Thankfully the gods of journalism were looking out for us. Everything flowed almost perfectly. The engineers played each cut where it was supposed to go and I stumbled only once, briefly, as I read the narration. Seven and a half minutes later, I sank into my chair and felt like crying. John came into the studio and gave me a high five. I was shaking and my heart was racing. Suddenly, I could feel how stressful this assignment had truly been. My neck and shoulders hurt and I had a pounding headache. "Was it good radio?" I wondered. "Would NPR's millions of listeners across the country appreciate reliving 9/11 or would they find it too stressful, as well?"
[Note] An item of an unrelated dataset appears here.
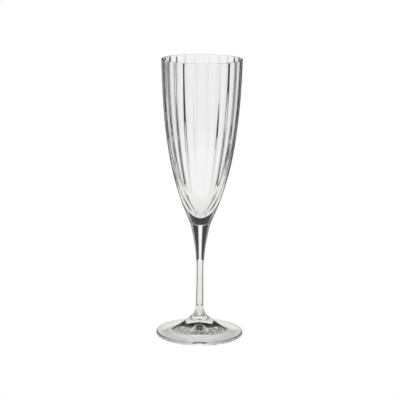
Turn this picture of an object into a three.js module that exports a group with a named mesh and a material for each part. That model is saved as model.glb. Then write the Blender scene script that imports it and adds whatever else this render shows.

A few hours later we had an informal news meeting to discuss what we produced that day. John sent out hero-grams thanking everyone for their efforts. And he invited the whole staff to go out together for drinks. We felt pretty confident that we made the right call in our choice of material. We let our listeners hear what happened on 9/11 through the voices of FDNY personnel. But we were also careful in our presentation. Maybe even too careful. The editors at NPR didn't think we needed to warn the listeners about how disturbing my report would be. There were no curse words. Perhaps 9/11 sounds different to a national audience—or to people who weren't there that day. But to this New Yorker, any reminder of that day is jarring and painful. And yet, I can't always turn away when the subject comes up. I'm drawn to it because it's something I experienced as a New Yorker and as a journalist. And because of that, WNYC and I will always feel an extra responsibility when we revisit the event for our listeners.